• _WHAT IS REQUIRED_: Copy nothing but the lines below running from the line containing "os.makedirs(PARTS_FOLDER, exist_ok=True)" through the line containing "points = [vertex.co", both end lines included.

• _DATA BLOCK_:
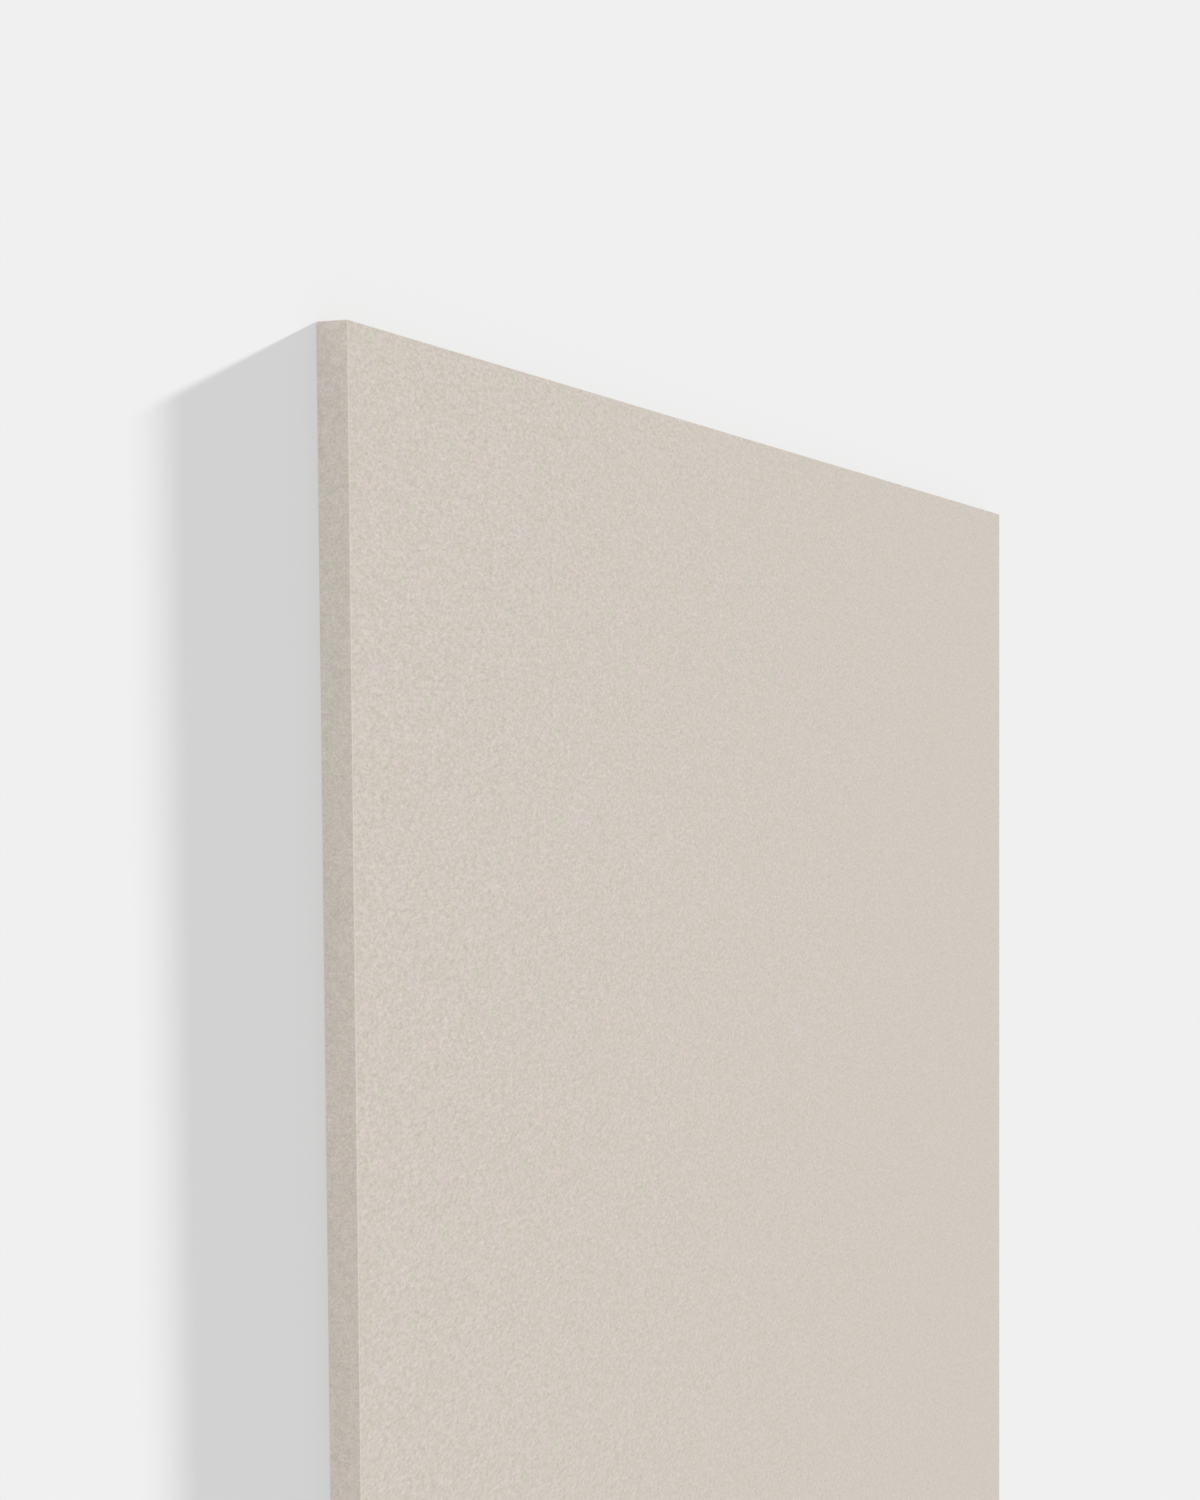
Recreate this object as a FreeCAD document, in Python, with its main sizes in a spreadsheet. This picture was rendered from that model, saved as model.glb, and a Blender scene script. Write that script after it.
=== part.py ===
"""Acrylic laminate sheet: one flat board of stock, 8 ft by 4 ft, alike all through.

The board lies on its back. The origin is the centre of its underside, +X runs across the
width, +Y along the length and +Z up through the thickness to the face. The four upright
corners are rounded first, then the arrises round the face and round the back are eased.
Units are millimetres.
"""

import FreeCAD, Part
import os

import Sketcher

PARTS_FOLDER = "parts"
TABLE_NAME = "Dimensions"
SHEET_NODE = "laminate_sheet"

# Driving dimensions: alias, value, what it measures.
DIMENSIONS = (
    ("sheet_length", 2440.0, "along +Y, as the board is sold (8 ft)"),
    ("sheet_width", 1220.0, "along +X, as the board is sold (4 ft)"),
    ("sheet_thickness", 12.0, "along +Z, from the back to the face"),
    ("corner_radius", 0.4, "rounding of the four upright corners, seen from above"),
    ("arris_radius", 0.3, "easing of the arrises round the face and round the back"),
)

# How a sketch constraint names a line's two ends, and the sketch's own origin point.
LINE_START, LINE_END = 1, 2
SKETCH_ORIGIN = (-1, 1)

# Two heights nearer than this are the same height.
SAME_HEIGHT = 1e-6


def make_dimension_table(doc):
    """One row for each driving dimension: its name, its value under that alias, and a note."""
    table = doc.addObject("Spreadsheet::Sheet", TABLE_NAME)
    for row, (alias, value, note) in enumerate(DIMENSIONS, start=1):
        table.set(f"A{row}", alias)
        table.set(f"B{row}", str(value))
        table.setAlias(f"B{row}", alias)
        table.set(f"C{row}", note)
    doc.recompute()


def dimension(alias):
    """The expression that reads one driving dimension from the table."""
    return f"{TABLE_NAME}.{alias}"


def origin_plane(body, role):
    """One of the body's own origin planes, found by its role, such as XY_Plane."""
    return next(plane for plane in body.Origin.OriginFeatures if plane.Role == role)


def add_outline(body):
    """The board seen from above: a rectangle centred on the origin."""
    sketch = body.newObject("Sketcher::SketchObject", "Outline")
    sketch.AttachmentSupport = [(origin_plane(body, "XY_Plane"), "")]
    sketch.MapMode = "FlatFace"

    # The corners only start the rectangle off round the origin. The constraints size it.
    corners = [FreeCAD.Vector(x, y, 0) for x, y in ((-1, -1), (1, -1), (1, 1), (-1, 1))]
    sides = front, right, back, left = range(4)
    following = {side: (side + 1) % len(sides) for side in sides}
    for side in sides:
        sketch.addGeometry(Part.LineSegment(corners[side], corners[following[side]]))

    for side in sides:
        sketch.addConstraint(Sketcher.Constraint("Coincident", side, LINE_END, following[side], LINE_START))
    for side in (front, back):
        sketch.addConstraint(Sketcher.Constraint("Horizontal", side))
    for side in (right, left):
        sketch.addConstraint(Sketcher.Constraint("Vertical", side))
    opposite_corners = (front, LINE_START, right, LINE_END)
    sketch.addConstraint(Sketcher.Constraint("Symmetric", *opposite_corners, *SKETCH_ORIGIN))

    for name, kind, side in (("width", "DistanceX", front), ("length", "DistanceY", right)):
        size = sketch.addConstraint(Sketcher.Constraint(kind, side, LINE_START, side, LINE_END, 1.0))
        sketch.renameConstraint(size, name)
        sketch.setExpression(f"Constraints.{name}", dimension(f"sheet_{name}"))
    return sketch


def add_board(body, outline):
    """The outline carried up through the thickness."""
    board = body.newObject("PartDesign::Pad", "Board")
    board.Profile = outline
    board.setExpression("Length", dimension("sheet_thickness"))
    return board


def edges_where(feature, wanted):
    """Names of the feature's edges whose heights at their two ends satisfy wanted."""
    heights = [[vertex.Z for vertex in edge.Vertexes] for edge in feature.Shape.Edges]
    return [f"Edge{number}" for number, ends in enumerate(heights, start=1) if wanted(*ends)]


def is_level(start_height, end_height):
    """True for an edge round the face or round the back."""
    return abs(start_height - end_height) < SAME_HEIGHT


def is_upright(start_height, end_height):
    """True for an edge that climbs from the back to the face."""
    return not is_level(start_height, end_height)


def add_rounding(body, base, name, wanted, radius):
    """Rounds those edges of the base feature that satisfy wanted, to one driving radius."""
    rounding = body.newObject("PartDesign::Fillet", name)
    rounding.Base = (base, edges_where(base, wanted))
    rounding.setExpression("Radius", dimension(radius))
    return rounding


def build_laminate_sheet(doc):
    """The board: its outline, its thickness, its rounded corners and its eased arrises."""
    body = doc.addObject("PartDesign::Body", SHEET_NODE)
    body.Label = SHEET_NODE
    board = add_board(body, add_outline(body))
    doc.recompute()
    corners = add_rounding(body, board, "RoundedCorners", is_upright, "corner_radius")
    doc.recompute()
    add_rounding(body, corners, "EasedArrises", is_level, "arris_radius")
    doc.recompute()
    return body


def check_document(doc, parts):
    """Stops if an object failed to compute, or a part isn't one valid closed solid."""
    for item in doc.Objects:
        if "Invalid" in item.State or "Error" in item.State:
            raise RuntimeError(f"{item.Label} failed to compute: {item.State}")
    for part in parts:
        shape = part.Shape
        if shape.isNull() or not shape.isValid() or len(shape.Solids) != 1:
            raise RuntimeError(f"{part.Label} isn't one valid solid")


def export_parts(parts):
    """Writes each part's shape to a STEP file named after its label."""
    os.makedirs(PARTS_FOLDER, exist_ok=True)
    for part in parts:
        part.Shape.exportStep(os.path.join(PARTS_FOLDER, f"{part.Label}.step"))
        print(f"{part.Label}: volume {part.Shape.Volume:.0f} mm3")


def main():
    doc = FreeCAD.newDocument("LaminateSheet")
    make_dimension_table(doc)
    parts = [build_laminate_sheet(doc)]
    check_document(doc, parts)
    export_parts(parts)


main()
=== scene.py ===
"""Looks of the acrylic laminate sheet: a speckled beige board lying on its back on a pale floor.

The board is one closed surface with eased arrises and rounded corners, worked out from the CAD
box. Its face and edges wear the speckled finish, and its back a plainer one. Metres throughout.
"""

import math

import bmesh
import bpy
import numpy as np
from mathutils import Matrix, Vector


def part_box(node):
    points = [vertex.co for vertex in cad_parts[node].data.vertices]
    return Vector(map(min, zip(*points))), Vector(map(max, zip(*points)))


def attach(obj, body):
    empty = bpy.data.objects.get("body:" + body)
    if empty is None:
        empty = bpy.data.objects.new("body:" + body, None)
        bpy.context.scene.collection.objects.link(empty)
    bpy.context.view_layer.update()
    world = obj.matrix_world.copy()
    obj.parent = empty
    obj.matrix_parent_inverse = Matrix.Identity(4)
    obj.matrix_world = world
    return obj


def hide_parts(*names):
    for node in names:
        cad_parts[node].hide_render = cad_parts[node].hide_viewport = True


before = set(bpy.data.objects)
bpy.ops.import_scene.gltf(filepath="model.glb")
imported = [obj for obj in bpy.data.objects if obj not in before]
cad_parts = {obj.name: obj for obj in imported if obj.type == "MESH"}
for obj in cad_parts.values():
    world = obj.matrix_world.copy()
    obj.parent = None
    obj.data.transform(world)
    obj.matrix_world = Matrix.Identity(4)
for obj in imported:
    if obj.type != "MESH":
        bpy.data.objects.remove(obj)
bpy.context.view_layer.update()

SHEET_NODE = "laminate_sheet"

# The roundings of the board's upright corners and of its arrises, as the CAD model has them.
CORNER_RADIUS = 0.0004
ARRIS_RADIUS = 0.0003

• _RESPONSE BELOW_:
    os.makedirs(PARTS_FOLDER, exist_ok=True)
    for part in parts:
        part.Shape.exportStep(os.path.join(PARTS_FOLDER, f"{part.Label}.step"))
        print(f"{part.Label}: volume {part.Shape.Volume:.0f} mm3")


def main():
    doc = FreeCAD.newDocument("LaminateSheet")
    make_dimension_table(doc)
    parts = [build_laminate_sheet(doc)]
    check_document(doc, parts)
    export_parts(parts)


main()
=== scene.py ===
"""Looks of the acrylic laminate sheet: a speckled beige board lying on its back on a pale floor.

The board is one closed surface with eased arrises and rounded corners, worked out from the CAD
box. Its face and edges wear the speckled finish, and its back a plainer one. Metres throughout.
"""

import math

import bmesh
import bpy
import numpy as np
from mathutils import Matrix, Vector


def part_box(node):
    points = [vertex.co for vertex in cad_parts[node].data.vertices]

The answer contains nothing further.